The exact timing and magnitude of the impacts that smashed Earth during the Hadean are unknown. To get an idea of the effects of this bombardment, Marchi and his colleagues looked at the moon, whose heavily cratered surface helped model the battering that its close neighbor Earth must have experienced back then.

"We also looked at highly siderophile elements (elements that bind tightly to iron), such as gold, delivered to Earth as a result of these early collisions, and the amounts of these elements tells us the total mass accreted by Earth as the result of these collisions," Marchi said. Prior research suggests these impacts probably contributed less than 0.5 percent of the Earth's present-day mass.

The researchers discovered that "the surface of the Earth during the Hadean was heavily affected by very large collisions, by impactors larger than 100 kilometers (60 miles) or so — really, really big impactors," Marchi said. "When Earth has a collision with an object that big, that melts a large volume of the Earth's crust and mantle, covering a large fraction of the surface," Marchi added.

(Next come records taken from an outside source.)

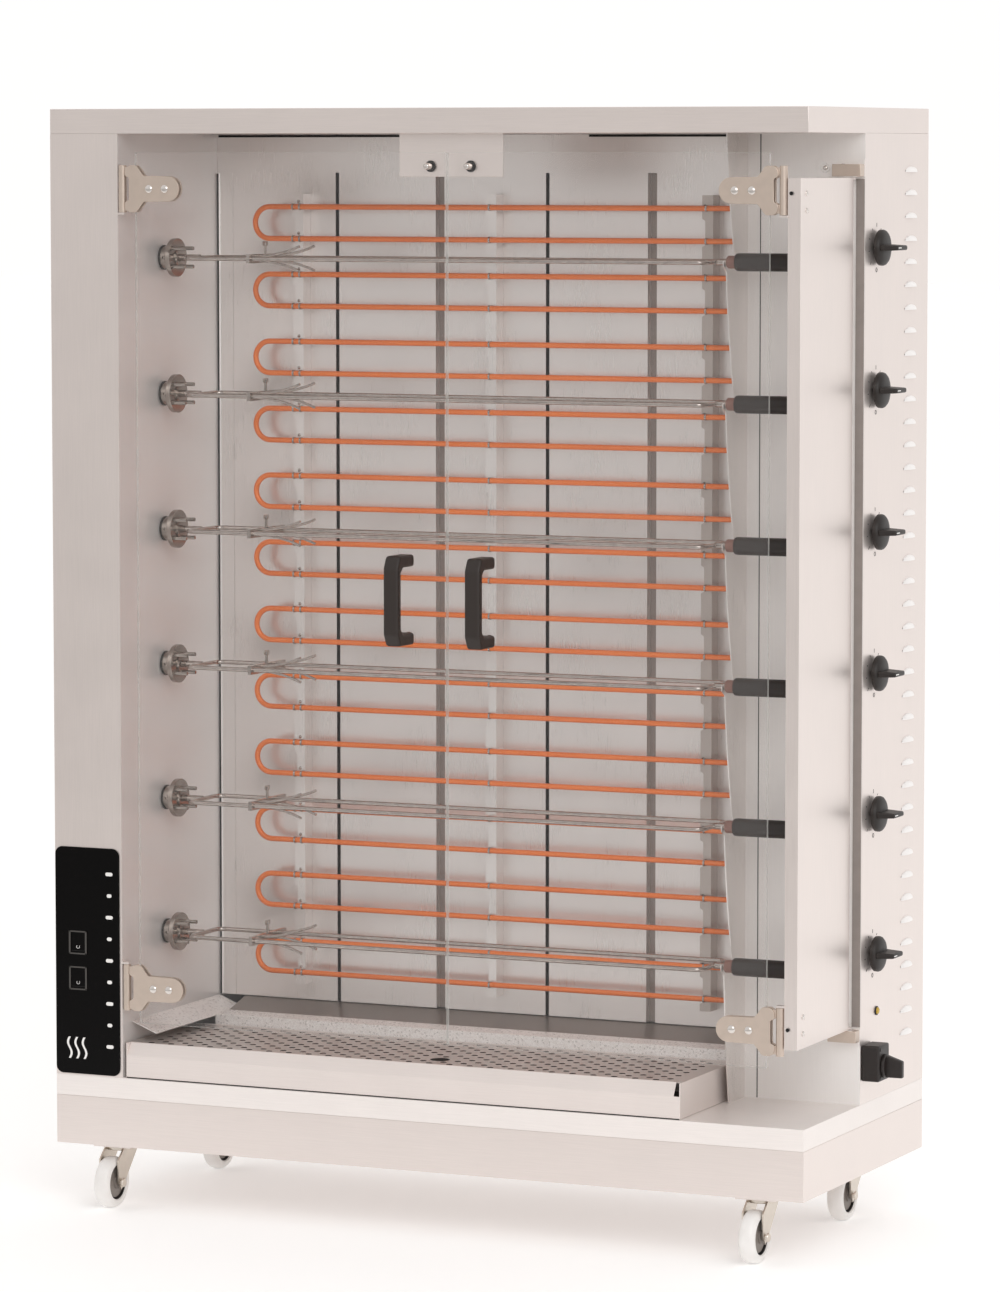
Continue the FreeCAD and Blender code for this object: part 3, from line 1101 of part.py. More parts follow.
keep("indicator_lamp", fuse(
    rod("x", "lamp_radius - lamp_rim - bore_gap", (f"{HALF_WIDTH} - lamp_depth_inside", "lamp_depth", "lamp_height"),
        "lamp_depth_inside + cut_over"),
    rod("x", "lamp_radius", (HALF_WIDTH, "lamp_depth", "lamp_height"), "lamp_reach")))
keep("main_switch_body", box((HALF_WIDTH, f"{HALF_WIDTH} + mains_reach"),
                             ("mains_depth - mains_width / 2", "mains_depth + mains_width / 2"),
                             ("mains_height - mains_tall / 2", "mains_height + mains_tall / 2")))
lever = new_body("main_switch_lever")
dial = new_sketch(lever, "YZ_Plane", "mains_reach + move_gap")
circle(dial, "mains_lever_radius")
pad(lever, dial, "mains_dial")
blade = new_sketch(lever, "YZ_Plane", "mains_reach + move_gap + mains_dial - cut_over")
rectangle(blade, "-mains_blade / 2", "mains_blade / 2", "-mains_lever_radius", "mains_lever_radius")
pad(lever, blade, "mains_lever_reach - mains_dial + cut_over")
place(lever, HALF_WIDTH, "mains_depth", "mains_height - mains_lever_drop")

# ---------------------------------------------------------------- check and export
doc.recompute()
for item in doc.Objects:
    if "Invalid" in item.State or "Error" in item.State:
        raise RuntimeError(f"{item.Label} failed: {item.State}")
for label, item in parts.items():
    if item.Shape.isNull() or not item.Shape.isValid():
        raise RuntimeError(f"{label} has no valid shape")

os.makedirs("parts", exist_ok=True)
for label, item in parts.items():
    item.Shape.exportStep(f"parts/{label}.step")
    box_size = item.Shape.BoundBox
    print(f"{label:24s} solids {len(item.Shape.Solids):2d} volume {item.Shape.Volume / 1000:9.1f} cm3  "
          f"z {box_size.ZMin:7.1f} {box_size.ZMax:7.1f}")
print(len(parts), "sub-parts")
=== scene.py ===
import json
import math

import bmesh
import bpy
from mathutils import Matrix, Vector


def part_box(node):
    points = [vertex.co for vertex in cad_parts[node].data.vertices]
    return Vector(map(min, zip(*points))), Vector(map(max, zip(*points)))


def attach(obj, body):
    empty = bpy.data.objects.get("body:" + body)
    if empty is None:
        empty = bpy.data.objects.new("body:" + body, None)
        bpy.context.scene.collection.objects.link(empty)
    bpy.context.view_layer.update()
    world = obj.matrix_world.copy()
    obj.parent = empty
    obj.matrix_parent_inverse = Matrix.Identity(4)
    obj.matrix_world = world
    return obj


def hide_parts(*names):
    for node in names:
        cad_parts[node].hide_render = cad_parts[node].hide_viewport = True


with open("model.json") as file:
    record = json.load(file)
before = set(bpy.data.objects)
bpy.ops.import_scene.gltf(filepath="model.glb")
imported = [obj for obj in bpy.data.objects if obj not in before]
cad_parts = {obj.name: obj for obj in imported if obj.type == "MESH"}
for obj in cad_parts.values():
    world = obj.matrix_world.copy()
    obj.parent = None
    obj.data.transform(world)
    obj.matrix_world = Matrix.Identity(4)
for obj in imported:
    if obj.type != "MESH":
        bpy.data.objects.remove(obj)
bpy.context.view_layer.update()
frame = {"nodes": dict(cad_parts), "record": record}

# ---------------------------------------------------------------- casing steel
# The cabinet is folded from 1.5 mm brushed stainless sheet.  The grain runs the length of each
# sheet, the folds are rounded, and rolling and wiping leave faint clouds.


class Value:
    """A socket that can stand in a sum: each operator adds a Math node to its finish."""

    def __init__(self, finish, socket):
        self.finish, self.socket = finish, socket

    def math(self, operation, other):
        return self.finish.node("ShaderNodeMath", {"operation": operation}, {0: self, 1: other})

    def __add__(self, other):
        return self.math("ADD", other)

    def __mul__(self, other):
        return self.math("MULTIPLY", other)

    __radd__ = __add__
    __rmul__ = __mul__


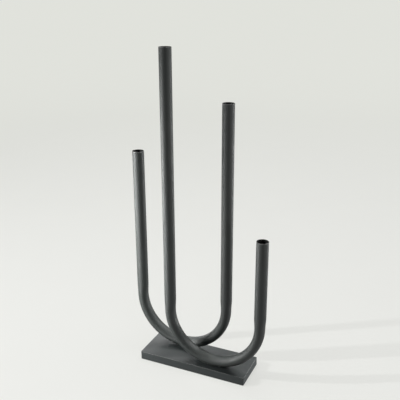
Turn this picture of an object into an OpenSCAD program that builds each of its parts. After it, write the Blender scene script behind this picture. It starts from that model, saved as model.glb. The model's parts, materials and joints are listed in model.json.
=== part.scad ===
// Tabletop candelabra. Two U-shaped tubes stand one behind the other on a flat steel plate,
// and each of their four upright arms ends in an open mouth that holds a taper candle.
// Millimetres, +Z up. The origin is the middle of the footprint, on the surface under the pads.
// +X runs to the right along the plate, and -Y is the front.

/* [Base plate] */
// Length of the plate, left to right
plate_l = 250; // [220:1:320]
// Depth of the plate, front to back
plate_w = 87; // [84:1:120]
// Thickness of the plate
plate_t = 19; // [17:0.5:21]
// Radius of the plate's upright corners
plate_corner_r = 2.5; // [1.5:0.5:5]
// Width of the bevel round the plate's top and bottom edges
plate_edge = 0.8; // [0.3:0.1:1.2]

/* [Tubes] */
// Outside diameter of the tube
tube_d = 25.4; // [25:0.1:27]
// Thickness of the tube's wall
tube_wall = 1.65; // [1.2:0.05:1.8]
// Radius of the bend, to the tube's centre line
bend_r = 104; // [98:1:112]
// Depth of the bent tube in the plane of the U, as a share of the tube's diameter
bend_thin = 0.88; // [0.86:0.01:0.94]
// Width of the bent tube across the U, as a share of the tube's diameter
bend_wide = 1.09; // [1.04:0.01:1.1]
// Length of straight tube over which the bend's oval turns round
ease_l = 26; // [20:1:40]
// Width of the bevel inside and outside each mouth
mouth_edge = 0.3; // [0.1:0.1:0.4]

/* [Layout] */
// Distance of the middle of each U from the middle of the plate, left to right
u_offset_x = 46.5; // [30:0.5:56]
// Distance of the middle of each U from the middle of the plate, front to back
u_offset_y = 21.5; // [18:0.5:24]

/* [Arm heights above the plate] */
// Height of the rear left mouth
rear_left_h = 454; // [230:1:800]
// Height of the rear right mouth
rear_right_h = 571; // [230:1:800]
// Height of the front left mouth
front_left_h = 678; // [230:1:800]
// Height of the front right mouth
front_right_h = 311; // [230:1:800]

/* [Candle sockets] */
// Depth of each socket, from its mouth down to the candle stop
stop_depth = 25; // [18:1:40]
// Depth that each socket is reamed into the tube's wall
ream = 0.3; // [0.2:0.05:0.4]
// Thickness of the disc that stops the candle
stop_t = 4; // [3:0.5:6]

/* [Fixings] */
// Distance between the two screws under each U
screw_gap = 28; // [22:1:34]
// Diameter of the countersunk screws
screw_d = 6; // [5:0.5:7]
// Length of the screws, head included
screw_l = 25; // [23:1:26]
// Width across the flats of the hexagon socket in each screw
socket_af = 4; // [3:0.5:4]
// Diameter of the threaded bosses welded into the tubes
boss_d = 10; // [9:0.5:11]
// Height of the bosses above the plate
boss_h = 9; // [8:0.5:10]

/* [Foot pads] */
// Diameter of each pad
pad_d = 22; // [14:1:26]
// Thickness of each pad
pad_t = 2; // [1.5:0.1:3]
// Height that the pads hold the plate clear of the table
pad_stand = 0.6; // [0.3:0.1:1]
// Distance of each pad's middle from the plate's two nearest sides
pad_inset = 17; // [15:0.5:20]

/* [Hidden] */
$fn = 96;
// Cutting tools run this far past the faces that they cut
PAST = 1;

COAT = [0.21, 0.215, 0.21];
BARE_STEEL = [0.62, 0.62, 0.60];
ZINC = [0.72, 0.73, 0.74];
FOAM = [0.08, 0.08, 0.08];

// Each arm has a name, a row (1 rear, -1 front), a side (1 right, -1 left) and a height.
// A screw, a boss and a foot pad go with each arm too.
ARMS = [
    ["rear_left", 1, -1, rear_left_h],
    ["rear_right", 1, 1, rear_right_h],
    ["front_left", -1, -1, front_left_h],
    ["front_right", -1, 1, front_right_h]
];
function name_of(arm) = arm[0];
function row_of(arm) = arm[1];
function side_of(arm) = arm[2];
function mouth_z(arm) = plate_top + arm[3];

plate_top = pad_stand + plate_t;
tube_r = tube_d / 2;
bore_r = tube_r - tube_wall;
candle_r = bore_r + ream;

// The bend's lowest point rests on the plate
thin_r = tube_r * bend_thin;
wide_r = tube_r * bend_wide;
bend_z = plate_top + bend_r + thin_r;
arms_from_z = bend_z + ease_l;
// The eases are flat-sided, so they stay this far inside the wall that they join
ease_gap = 0.06;

screw_r = screw_d / 2;
head_r = screw_d;
head_sunk = 0.2;
screw_end_edge = 0.6;
socket_depth = 2.2;
clearance_r = screw_r + 0.3;
thread_clearance = 0.05;
boss_r = boss_d / 2;
pad_r = pad_d / 2;
pocket_r = pad_r + 0.5;
pocket_depth = pad_t - pad_stand;
stop_edge = 0.4;
// Each stop is pressed down until it lies just under its socket
stop_sunk = 0.2;

// Puts its children at the middle of one row's U
module at_u(row) {
    translate([-row * u_offset_x, row * u_offset_y, 0])
        children();
}

// Puts its children where one arm's screw and boss go
module at_screw(arm) {
    at_u(row_of(arm))
        translate([side_of(arm) * screw_gap / 2, 0, 0])
            children();
}

// Puts its children where one arm's foot pad goes
module at_pad(arm) {
    translate([side_of(arm) * (plate_l / 2 - pad_inset), row_of(arm) * (plate_w / 2 - pad_inset), 0])
        children();
}

// A block with round upright corners and a bevel round its top and bottom
module bevelled_block(l, w, h, corner, edge) {
    function outline(half) = [
        [-half, edge], [-half + edge, 0], [half - edge, 0], [half, edge],
        [half, h - edge], [half - edge, h], [-half + edge, h], [-half, h - edge]
    ];
    rotate([90, 0, 90])
        linear_extrude(l - 2 * corner, center = true)
            polygon(outline(w / 2));
    rotate([90, 0, 0])
        linear_extrude(w - 2 * corner, center = true)
            polygon(outline(l / 2));
    for (x = [-1, 1], y = [-1, 1])
        translate([x * (l / 2 - corner), y * (w / 2 - corner), 0])
            rotate_extrude()
                polygon([
                    [0, 0], [corner - edge, 0], [corner, edge],
                    [corner, h - edge], [corner - edge, h], [0, h]
                ]);
}

// A screw hole, countersunk from below
module countersunk_hole() {
    translate([0, 0, -PAST])
        cylinder(r = clearance_r, h = plate_t + 2 * PAST);
    translate([0, 0, -PAST])
        cylinder(r1 = head_r + PAST, r2 = clearance_r, h = head_r + PAST - clearance_r);
}

module base_plate() {
    color(COAT)
        translate([0, 0, pad_stand])
            difference() {
                bevelled_block(plate_l, plate_w, plate_t, plate_corner_r, plate_edge);
                for (arm = ARMS) {
                    at_screw(arm)
                        countersunk_hole();
                    at_pad(arm)
                        translate([0, 0, -PAST])
                            cylinder(r = pocket_r, h = pocket_depth + PAST);
                }
            }
}

// The tube's wall in section
module wall_section(half_x, half_y) {
    difference() {
        scale([half_x, half_y])
            circle(1);
        scale([half_x - tube_wall, half_y - tube_wall])
            circle(1);
    }
}

// One upright arm, from the ease up to its bevelled mouth, with the candle socket reamed into it
module round_arm(length) {
    rotate_extrude()
        polygon([
            [bore_r, 0], [tube_r, 0], [tube_r, length - mouth_edge], [tube_r - mouth_edge, length],
            [candle_r + mouth_edge, length], [candle_r, length - mouth_edge],
            [candle_r, length - stop_depth], [bore_r, length - stop_depth]
        ]);
}

// A straight taper from the bend's oval up to the arm's circle
module taper(half_x, half_y, round_r) {
    linear_extrude(ease_l, scale = [round_r / half_x, round_r / half_y], slices = 1)
        scale([half_x, half_y])
            circle(1, $fn = 48);
}

module ease() {
    difference() {
        taper(thin_r - ease_gap, wide_r - ease_gap, tube_r - ease_gap);
        taper(thin_r - tube_wall + ease_gap, wide_r - tube_wall + ease_gap, bore_r + ease_gap);
    }
}

// The oval half turn that joins the two arms
module half_turn() {
    rotate([-90, 0, 0])
        rotate_extrude(angle = 180)
            translate([bend_r, 0])
                wall_section(thin_r, wide_r);
}

// One U, with the holes under it for its two bosses
module u_tube(row) {
    difference() {
        at_u(row) {
            translate([0, 0, bend_z])
                half_turn();
            for (arm = ARMS)
                if (row_of(arm) == row)
                    translate([side_of(arm) * bend_r, 0, 0]) {
                        translate([0, 0, bend_z])
                            ease();
                        translate([0, 0, arms_from_z])
                            round_arm(mouth_z(arm) - arms_from_z);
                    }
        }
        for (arm = ARMS)
            if (row_of(arm) == row)
                at_screw(arm)
                    translate([0, 0, plate_top - PAST])
                        cylinder(r = boss_r, h = thin_r + PAST);
    }
}

module rear_tube() {
    color(COAT)
        u_tube(1);
}

module front_tube() {
    color(COAT)
        u_tube(-1);
}

// A disc pressed down the arm, whose flat top carries the candle
module candle_stop(arm) {
    color(COAT)
        at_u(row_of(arm))
            translate([side_of(arm) * bend_r, 0, mouth_z(arm) - stop_depth - stop_sunk])
                rotate_extrude()
                    polygon([
                        [0, 0], [bore_r - stop_edge, 0], [bore_r, -stop_edge],
                        [bore_r, stop_edge - stop_t], [bore_r - stop_edge, -stop_t], [0, -stop_t]
                    ]);
}

// A threaded boss welded through the underside of the tube, with its face flat on the plate
module boss(arm) {
    color(BARE_STEEL)
        at_screw(arm)
            translate([0, 0, plate_top])
                difference() {
                    cylinder(r = boss_r, h = boss_h);
                    translate([0, 0, -PAST])
                        cylinder(r = screw_r, h = boss_h + 2 * PAST);
                }
}

// A countersunk screw, head down, with its thread as a plain cylinder
module countersunk_screw() {
    shank_r = screw_r - thread_clearance;
    head_top = head_r - shank_r;
    difference() {
        rotate_extrude()
            polygon([
                [0, head_sunk], [head_r - head_sunk, head_sunk], [shank_r, head_top],
                [shank_r, screw_l - screw_end_edge], [shank_r - screw_end_edge, screw_l], [0, screw_l]
            ]);
        translate([0, 0, head_sunk - PAST])
            cylinder(d = socket_af / cos(30), h = socket_depth + PAST, $fn = 6);
    }
}

module fixing_screws() {
    color(ZINC)
        for (arm = ARMS)
            at_screw(arm)
                translate([0, 0, pad_stand])
                    countersunk_screw();
}

module foot_pad(arm) {
    color(FOAM)
        at_pad(arm)
            cylinder(r = pad_r, h = pad_t);
}

base_plate();
rear_tube();
front_tube();
fixing_screws();
for (arm = ARMS) {
    candle_stop(arm);
    boss(arm);
    foot_pad(arm);
}
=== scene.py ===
# %% [markdown]
# # A candelabra of two bent tubes
#
# Two steel tubes, each bent into a U, stand one behind the other on a thick flat plate. Each
# of the four upright arms ends in an open mouth that takes a taper candle. Everything that
# shows has one finish, a fine charcoal powder coat.
#
# The sizes are settled already, in a CAD model. It is loaded first, as a fixed frame in
# metres, and every piece made here takes its place and its size from it.

# %% Load the frame
import json
import math

import bmesh
import bpy
from mathutils import Matrix, Vector


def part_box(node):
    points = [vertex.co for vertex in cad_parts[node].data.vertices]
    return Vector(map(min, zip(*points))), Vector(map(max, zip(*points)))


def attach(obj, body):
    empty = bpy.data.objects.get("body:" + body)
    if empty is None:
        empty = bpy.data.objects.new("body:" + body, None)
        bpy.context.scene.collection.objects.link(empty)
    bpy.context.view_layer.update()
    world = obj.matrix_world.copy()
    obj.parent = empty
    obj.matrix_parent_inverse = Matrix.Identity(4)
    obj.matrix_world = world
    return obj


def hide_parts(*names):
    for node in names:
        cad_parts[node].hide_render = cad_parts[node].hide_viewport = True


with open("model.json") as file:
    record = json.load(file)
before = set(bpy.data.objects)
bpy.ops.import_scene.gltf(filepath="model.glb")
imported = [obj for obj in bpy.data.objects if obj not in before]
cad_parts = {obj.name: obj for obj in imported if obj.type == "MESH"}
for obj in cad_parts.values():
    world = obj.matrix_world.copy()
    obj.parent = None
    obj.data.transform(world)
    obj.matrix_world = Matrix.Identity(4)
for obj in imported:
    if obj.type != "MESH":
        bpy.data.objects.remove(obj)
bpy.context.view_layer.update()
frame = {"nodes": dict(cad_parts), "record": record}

mm = 0.001
print("CAD nodes:", ", ".join(sorted(frame["nodes"])))

# %% [markdown]
# ## Sizes
#
# A box round a CAD node is enough to find most sizes. A U is as deep as its bent tube is
# wide, the candle stops stand in the middle of the arms, and the sockets are written in the
# frame's own record. Only what a box can't tell is stated here as a number: how oval the
# tube becomes in the bend, how far the oval takes to turn round again, and how round the
# lips are.

# %% Read the sizes off the frame
ROWS = ("rear", "front")
SIDES = ("left", "right")
SOCKETS = {m["name"].replace("candle_socket_", ""): m for m in frame["record"]["mounts"]}

BEND_THIN, BEND_WIDE = 0.88, 1.09
EASE_LENGTH = 26 * mm
LIP_RADIUS = 0.3 * mm

plate_low, plate_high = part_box("base_plate")
pad_low, pad_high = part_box("foot_pad_front_right")
boss_low, boss_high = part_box("boss_front_right")


def middle(node):
    """The middle of a CAD node's box."""
    low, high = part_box(node)
    return (low + high) / 2


def half_width(node):
    """Half of a CAD node's width, left to right."""
    low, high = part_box(node)
    return (high.x - low.x) / 2


def mouth_height(arm):
    """How high the lip of one arm is: its socket's wall stops a lip's radius below it."""
    socket = SOCKETS[arm]
    return socket["pos_m"][2] + socket["dims"]["length_mm"] * mm / 2 + LIP_RADIUS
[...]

These findings suggest that Earth's surface was buried over and over again by large volumes of molten rock — enough to cover the surface of the Earth several times. This helps explain why so few rocks survive from the Hadean, the researchers said.

However, although these findings might suggest that the Hadean was a hellish eon, the researchers found that "there were time gaps between these large collisions," Marchi said. "Generally speaking, there may have been something on the order of 20 or 30 impactors larger than 200 km (120 miles) across during the 500 million years of the Hadean, so the time between such impactors was relatively long," Marchi said.

Any water vaporized near these impacts "would rain down again," Marchi said, and "there may have been quiet tranquil times between collisions — there could have been liquid water on the surface."

The researchers suggested that life emerging during the Hadean was probably resistant to the high temperatures of the time. Marchi and his colleagues detailed their findings in the July 31 issue of the journal Nature.